Miller joined the UBSSW faculty in 1961, where he remained until his retirement from his position as MSW Program Director in 1994. The impression he left upon the School is one of a fierce devotion to social justice, tempered by a gentle nature and compassionate sensitivity for his students. Bonnie Collins, MSW ’80 — a former student of Miller — recalls an example of Miller’s others-focused kindness. She was late to an exam, due to tough winter road conditions. When she rushed into class, anxious from being late and worried that her professor would greet her with disapproval, she was met instead with understanding from Miller, who was simply relieved that she was not hurt. He even suggested that she get a coffee to relax before taking the exam. Miller’s default response was that of empathy, patience and humility; he continually searched for ways to elevate his students and colleagues.

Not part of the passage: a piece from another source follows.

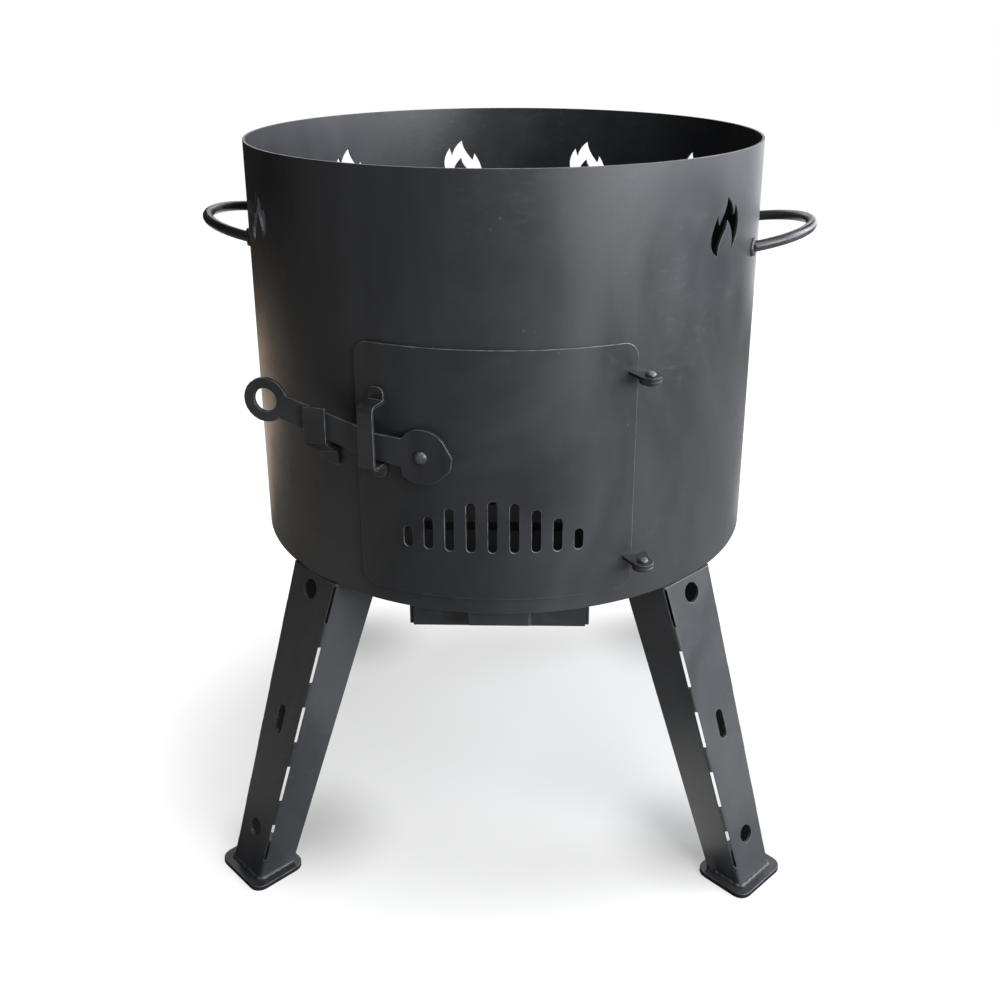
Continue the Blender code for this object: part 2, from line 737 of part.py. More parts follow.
def handle(name, azimuth_deg, finish):
    """A carrying handle: a round bar bent to a bow, tilted up a little, its two ends welded on the barrel."""
    azimuth = math.radians(azimuth_deg + barrel_turn_deg)
    half = handle_spread / 2
    # the bow is the arc through its two places on the wall and its tip
    wall = math.sqrt(barrel_radius**2 - half**2)
    tip = barrel_radius + handle_reach
    bow_radius = ((tip - wall) ** 2 + half**2) / (tip - wall) / 2
    lap = math.asin((wall - tip + bow_radius) / bow_radius) - cut_overrun / bow_radius
    path = arc((0, tip - bow_radius), bow_radius, lap, math.pi - lap, handle_steps)
    bm = bmesh.new()
    sides = handle_sides
    rings = []
    for n, (x, y) in enumerate(path):
        before, after = path[max(n - 1, 0)], path[min(n + 1, len(path) - 1)]
        along = Vector((after[0] - before[0], after[1] - before[1])).normalized()
        across = Vector((along.y, -along.x))
        ring = []
        for side in range(sides):
            angle = 2 * math.pi * side / sides
            level, out = handle_bar_radius * math.sin(angle), handle_bar_radius * math.cos(angle)
            ring.append(bm.verts.new((x + across.x * out, -(y + across.y * out), level)))
        rings.append(ring)
    for one, other in zip(rings, rings[1:]):
        for k in range(sides):
            bm.faces.new((one[k], one[(k + 1) % sides], other[(k + 1) % sides], other[k]))
    bm.faces.new(rings[0])
    bm.faces.new(rings[-1])
    tilt = Matrix.Rotation(-math.radians(handle_tilt_deg), 3, "X")
    bmesh.ops.rotate(bm, verts=bm.verts, cent=(0, -wall, 0), matrix=tilt)
    frame = wall_frame(azimuth, 0, stand_height + handle_rise)
    bow = place(name, bm, finish, matrix=frame)
    core = lathe_disc(barrel_radius + clearance, stand_height, barrel_top)
    bmesh.ops.transform(core, matrix=frame.inverted(), verts=core.verts)
    cut(bow, f"cut_{name}", core)


def leg_section(reach, width, depth, height):
    """The leg's level cross-section: a web and two flanges with round bends, as a closed outline."""
    t = leg_sheet
    inner = leg_bend_radius - t
    half = width / 2
    back = reach - depth
    corner_out = arc((half - leg_bend_radius, reach - leg_bend_radius), leg_bend_radius, 0, math.pi / 2,
                     leg_bend_steps)
    corner_in = arc((half - leg_bend_radius, reach - leg_bend_radius), inner, 0, math.pi / 2, leg_bend_steps)
    outside = [(half, back)] + corner_out
    inside = [(half - t, back)] + corner_in
    outline = outside + [(-x, y) for x, y in outside[::-1]]
    outline += [(-x, y) for x, y in inside] + inside[::-1]
    return [Vector((x, -y, height)) for x, y in outline]


def leg(name, azimuth_deg, finish):
    """One leg: a sheet folded to a tapering channel along two rows of slots, with a bolting tab on top."""
    top, bottom = stand_height - clearance, foot_thickness + clearance
    frame = Matrix.Rotation(math.radians(azimuth_deg), 4, "Z")
    bm = bmesh.new()
    upper = [bm.verts.new(p) for p in leg_section(leg_top_reach, leg_top_width, leg_top_flange, top)]
    lower = [bm.verts.new(p) for p in leg_section(leg_foot_reach, leg_foot_width, leg_foot_flange, bottom)]
    count = len(upper)
    for k in range(count):
        bm.faces.new((upper[k], upper[(k + 1) % count], lower[(k + 1) % count], lower[k]))
    bm.faces.new(upper)
    bm.faces.new(lower)
    piece = place(name, bm, finish, matrix=frame)
    rise = top - bottom
    lean = (leg_foot_reach - leg_top_reach) / rise
    tab_outer = leg_top_reach - leg_sheet / 2
    tab_width = leg_top_width - leg_sheet
    outline = [(-tab_width / 2, -tab_outer), (tab_width / 2, -tab_outer)]
    inner_half = tab_width / 2 - leg_tab_length / 4
    tab_inner = tab_outer - leg_tab_length
    outline += [(tab_width / 2, -tab_inner - leg_tab_length / 4), (inner_half, -tab_inner)]
    outline += [(-inner_half, -tab_inner), (-tab_width / 2, -tab_inner - leg_tab_length / 4)]
    cut(piece, f"join_tab_{name}", prism(bmesh.new(), outline, top - leg_sheet, top), "UNION")
    holes = prism(
        bmesh.new(),
        circle_outline(bolt_radius + clearance, (0, -bolt_reach), small_sides),
        top - leg_sheet - cut_overrun,
        top + cut_overrun,
    )
    # the web leans, so distances down it are turned into heights
    slope = math.hypot(1, lean)

    def through_web(outline, drop):
        """Adds a level hole through the web at a distance down it."""
        height = top - drop / slope
        reach = leg_top_reach + (top - height) * lean
        shape = [(x, height + z / slope) for x, z in outline]
        prism(holes, shape, -reach - cut_overrun, -reach + cut_overrun, "Y")

    through_web(circle_outline(leg_access_radius), leg_access_drop)
    through_web(circle_outline(leg_lower_radius, sides=small_sides), leg_lower_drop)
    through_web(slot_outline(leg_window_width, leg_window_length), leg_window_drop)
    for side in (-1, 1):
        for n in range(leg_slot_count):
            drop = leg_slot_start + n * leg_slot_pitch
            bend_slot(holes, side, drop, top, lean, slope)
    cut(piece, f"cut_{name}", holes)


def bend_slot(bm, side, drop, top, lean, slope):
    """Adds the cutter of one slot: a narrow bar that lies along the bend and goes through it cornerwise."""
    narrowing = (leg_foot_width - leg_top_width) / 2 / (stand_height - foot_thickness)
    through = Vector((side, -1, 0)).normalized() * leg_bend_radius
    across = Vector((side, 1, 0)).normalized() * leg_slot_width / 2
    # the middle of the sheet, halfway round the bend
    inset = leg_bend_radius - (leg_bend_radius - leg_sheet / 2) * math.cos(math.pi / 4)
    ends = []
    for way in (-1, 1):
        fall = (drop + way * leg_slot_length / 2) / slope
        reach = leg_top_reach + fall * lean
        half = leg_top_width / 2 + fall * narrowing
        middle = Vector((side * (half - inset), inset - reach, top - fall))
        corners = ((1, 1), (1, -1), (-1, -1), (-1, 1))
        ends.append([middle + through * a + across * b for a, b in corners])
    upper, lower = ([bm.verts.new(p) for p in end] for end in ends)
    for k in range(len(upper)):
        beside = (k + 1) % len(upper)
        bm.faces.new((upper[k], upper[beside], lower[beside], lower[k]))
    bm.faces.new(upper)
    bm.faces.new(lower)


def foot(name, azimuth_deg, finish):
    """A foot plate under a leg."""
    outline = rounded_box(foot_width, foot_length, foot_corner, (0, foot_inset - leg_foot_reach))
    frame = Matrix.Rotation(math.radians(azimuth_deg), 4, "Z")
    place(name, prism(bmesh.new(), outline, 0, foot_thickness), finish, matrix=frame)


def hexagon(flats):
    """A nut's outline from above."""
    return circle_outline(flats / math.sqrt(3), sides=6)


def leg_fastener(number, azimuth_deg, bright):
    """The bolt that holds a leg under the base plate, and its nut."""
    spot = outward(math.radians(azimuth_deg)) * bolt_reach
    tab_bottom = stand_height - clearance - leg_sheet
    nut_top = tab_bottom - clearance
    shank_end = nut_top - nut_height - bolt_end_margin
    frame = Matrix.Translation(spot)
    bolt = prism(
        bmesh.new(), hexagon(bolt_head_flats), base_top + clearance, base_top + clearance + bolt_head_height
    )
    piece = place(f"leg_bolt_{number}", bolt, bright, matrix=frame)
    shank = prism(
        bmesh.new(), circle_outline(bolt_radius, sides=small_sides), shank_end, base_top + bolt_head_height / 2
    )
    cut(piece, f"join_shank_{number}", shank, "UNION")
    nut = prism(bmesh.new(), hexagon(bolt_head_flats), nut_top - nut_height, nut_top)
    ring = place(f"leg_nut_{number}", nut, bright, matrix=frame)
    hole = circle_outline(bolt_radius + clearance, sides=small_sides)
    cut(ring, f"cut_nut_{number}", prism(bmesh.new(), hole, shank_end, nut_top + cut_overrun))


def ash_tray(finish, tray):
    """The ash tray: an open sheet box, its front plate and the strap that pulls it out."""
    ledge_top = stand_height - clearance - rail_depth + rail_thickness
    floor = ledge_top + clearance
    front_back = -tray_front_reach + tray_front_thickness
    start = front_back + clearance
    box = prism(
        bmesh.new(),
        rounded_box(tray_width, tray_length, 2 * tray_wall, (0, start + tray_length / 2)),
        floor,
        floor + tray_height,
    )
    body = place("ash_tray", box, finish, parent=tray)
    inside = rounded_box(
        tray_width - 2 * tray_wall, tray_length - 2 * tray_wall, tray_wall, (0, start + tray_length / 2)
    )
    cut(body, "cut_tray", prism(bmesh.new(), inside, floor + tray_wall, floor + tray_height + cut_overrun))
    bottom = stand_height - clearance - rail_depth
    face = [
        (-tray_front_width / 2, bottom),
        (tray_front_width / 2, bottom),
        (tray_front_width / 2, bottom + tray_front_height - clearance),
        (-tray_front_width / 2, bottom + tray_front_height - clearance),
    ]
    place("ash_tray_front", prism(bmesh.new(), face, -tray_front_reach, front_back, "Y"), finish, parent=tray)
    near, far, t = -tray_front_reach - clearance, -tray_front_reach - pull_reach, pull_thickness
    half = pull_width / 2
    strap = [
        (-half, near), (-half, far + t), (-half + t, far), (half - t, far), (half, far + t), (half, near),
        (half - t, near), (half - t, far + 2 * t), (half - 2 * t, far + t), (-half + 2 * t, far + t),
        (-half + t, far + 2 * t), (-half + t, near),
    ]
    low = bottom + pull_lift
    place("ash_tray_pull", prism(bmesh.new(), strap, low, low + pull_height), finish, parent=tray)


def rail(name, side, finish):
    """A rail under the base plate: a folded channel whose lower ledge carries the tray."""
    t = rail_thickness
    top = stand_height - clearance
    bottom = top - rail_depth
    inner = tray_front_width / 2 + clearance
    outer = inner + t
    shape = [
        (inner, top - t), (inner, bottom + t), (inner - rail_ledge, bottom + t), (inner - rail_ledge, bottom),
        (outer, bottom), (outer, top - t), (outer + rail_top_flange, top - t), (outer + rail_top_flange, top),
        (inner, top),
    ]
    front = -tray_front_reach + tray_front_thickness + rail_setback
    back = front + tray_length + tray_wall
    outline = [(side * x, z) for x, z in shape]
    place(name, prism(bmesh.new(), outline, front, back, "Y"), finish)


def build():
    """Puts the whole stove together."""
    clear_scene()
    black = paint("black_stove_paint", (0.055, 0.058, 0.062), 0.5, 0.3)
    dark = paint("cast_iron", (0.045, 0.045, 0.047), 0.65, 0.5)
    bright = paint("zinc", (0.42, 0.43, 0.45), 0.35, 0.9)
    barrel_shell(black)
    base_plate(black)
    grate(dark)
    pin = outward(math.radians(hinge_pin_turn_deg)) * pin_circle
    door = pivot("door_hinge_axis", Matrix.Translation(pin))
    door_panel(black, door)
    hinge("upper", black, hinge_upper_rise, door)
    hinge("lower", black, hinge_lower_rise, door)
    latch(black, bright, door)
    latch_guide(black, door)
    latch_keeper(black)
    handle("handle_left", -90, black)
    handle("handle_right", 90, black)
    for number, azimuth_deg in enumerate(leg_azimuths_deg, 1):
        leg(f"leg_{number}", azimuth_deg, black)
        foot(f"foot_{number}", azimuth_deg, black)
        leg_fastener(number, azimuth_deg, bright)
    tray = pivot("ash_tray_slide", Matrix.Identity(4))
    ash_tray(black, tray)
    rail("tray_rail_left", -1, black)
    rail("tray_rail_right", 1, black)


build()
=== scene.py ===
import math

import bmesh
import bpy
from mathutils import Matrix, Vector


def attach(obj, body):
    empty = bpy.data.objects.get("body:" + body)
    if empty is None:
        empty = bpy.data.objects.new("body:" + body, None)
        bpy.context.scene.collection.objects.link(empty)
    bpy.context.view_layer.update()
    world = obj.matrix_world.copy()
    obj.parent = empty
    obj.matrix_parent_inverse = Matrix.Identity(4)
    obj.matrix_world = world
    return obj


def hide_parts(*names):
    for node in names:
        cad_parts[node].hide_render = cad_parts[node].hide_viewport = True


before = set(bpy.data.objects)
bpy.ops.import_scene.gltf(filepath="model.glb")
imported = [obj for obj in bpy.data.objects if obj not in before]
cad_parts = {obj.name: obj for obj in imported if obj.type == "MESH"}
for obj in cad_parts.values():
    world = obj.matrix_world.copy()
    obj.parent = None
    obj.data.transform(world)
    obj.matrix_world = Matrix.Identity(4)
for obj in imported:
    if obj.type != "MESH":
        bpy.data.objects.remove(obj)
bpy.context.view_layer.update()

# Barrel. One 2 mm steel sheet, cut flat by laser with the stoking opening and six flames, then rolled
# and welded down the back. It is sprayed with satin heat-resistant black, which keeps faint hand marks.
barrel_radius, barrel_wall = 0.205, 0.002
barrel_low, barrel_high = 0.239, 0.559
barrel_strips = 288
sheet_edge_round = 0.0003
tiny = 1e-5
flame_width, flame_height, flame_foot = 0.038, 0.0415, 0.487
flame_turns_deg = (-167.5, -134.0, -61.5, 51.5, 124.0, 157.5)
flame_steps = 7
flame_start = (-0.26, 0.0)
flame_curves = (
    ((-0.60, 0.16), (-0.52, 0.40), (-0.30, 0.70)),
    ((-0.29, 0.64), (-0.27, 0.59), (-0.25, 0.54)),
    ((-0.13, 0.68), (0.00, 0.80), (0.02, 1.00)),
    ((0.14, 0.93), (0.26, 0.80), (0.28, 0.66)),
    ((0.30, 0.72), (0.33, 0.78), (0.34, 0.84)),
    ((0.54, 0.62), (0.58, 0.32), (0.23, 0.06)),
    ((0.30, 0.26), (0.24, 0.44), (0.04, 0.60)),
    ((0.05, 0.40), (-0.30, 0.28), (-0.26, 0.0)),
)
door_left_deg, door_right_deg = -29.0, 27.9
door_low, door_high = 0.2515, 0.4395
opening_side_lap, opening_top_lap, opening_bottom_lap, opening_corner = 0.014, 0.011, 0.008, 0.010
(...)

It is fitting, then, that when a colleague of Miller’s passed away, he did something to honor his friend and keep his memory alive. Paul Edwards, who worked with Miller for more than 20 years at the UBSSW, willed his estate to Miller upon his death. Miller, whose ambitions were always stoked by helping others, used the money from the estate to establish the Paul Edwards and Gerald Miller Scholarship Fund. It was Miller’s wish — as well as the wish of his dear friend — to ensure that the future of social work education could continue to thrive. He cherished this fund, requesting that donations be made to the scholarship in lieu of flowers at his wake. Miller’s diligent hope to invest in students, which was sustained throughout his abundant life, now resonates in his deeply-felt absence.